I get home in time for another scintillating evening playing real life Tetris with the furniture in our flat. Dinner is a leftover special: chicken salad. The decorating continues…


Wake up with: £7.56

Go to bed with: £7.56

The husband is supposed to have the day off, but business has finally picked up so we make an executive decision to get a builder in for the day to finish the painting. He does an incredible day’s work and when I get home, I discover the good news is that phase one of the painting is finished. The bad news is that the house looks like a bombsite, everything is covered in dust, there is paint on the sofa and the hoover has been blocked. This is a living nightmare.
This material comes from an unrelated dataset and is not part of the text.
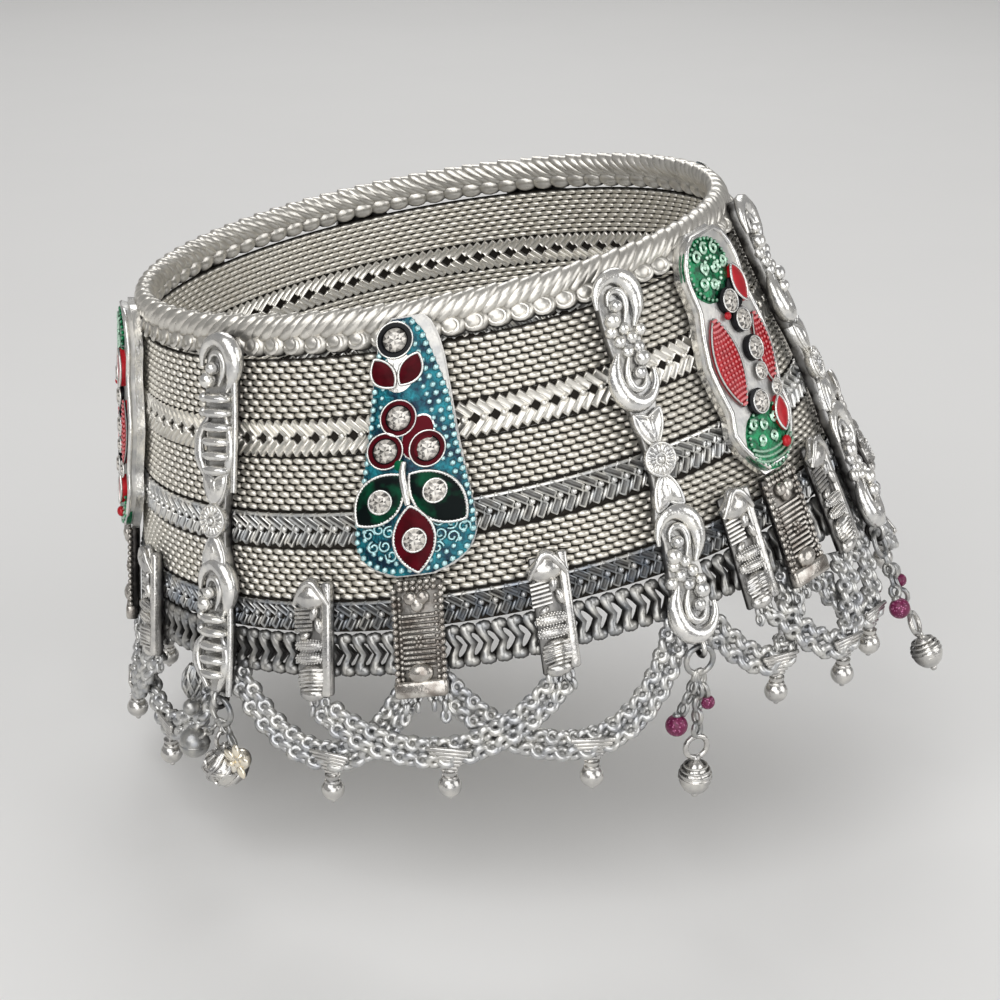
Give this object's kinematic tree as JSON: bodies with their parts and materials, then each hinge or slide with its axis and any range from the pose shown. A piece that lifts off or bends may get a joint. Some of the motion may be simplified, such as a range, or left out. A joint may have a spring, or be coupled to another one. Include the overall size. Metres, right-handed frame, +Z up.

Then I discover that SOMEONE has used the last loo roll without a) buying a replacement or b) telling the Chief in Charge of Household Supplies so they can buy a new one. Reader, this is almost the last straw but SOMEONE rescues the situation by paying for the new pack and a couple of peppers to boot, so I can turn the remaining chicken into a curry for tea. And thus another day of married bliss ends in peace.


Wake up with: £7.56

Go to bed with: £0

Thank god for Marks & Spencer’s mystifying approach to customer service is all I can say. For if M&S had been able to deliver the elusive item I have been charged with sourcing for my best friend’s wedding directly to my work, home or even to my nearest branch, then I might not have had to go to Kingston tonight. And that would mean that I would have to spend another night in the house from hell, with no internet and no TV. I charge my Oyster card with the remainder of this week’s cash and set off on a blessedly dust-free mission. I get home in time to unblock the hoover and painstakingly pick the paint off the sofa before bed. The carpet for phase one is due tomorrow, so if all goes according to plan, my husband and I will have survived an entire week of DIY without having an argument. Miracles will never cease.

Tell me reader, how was your week? Thank you ever so much for stopping by!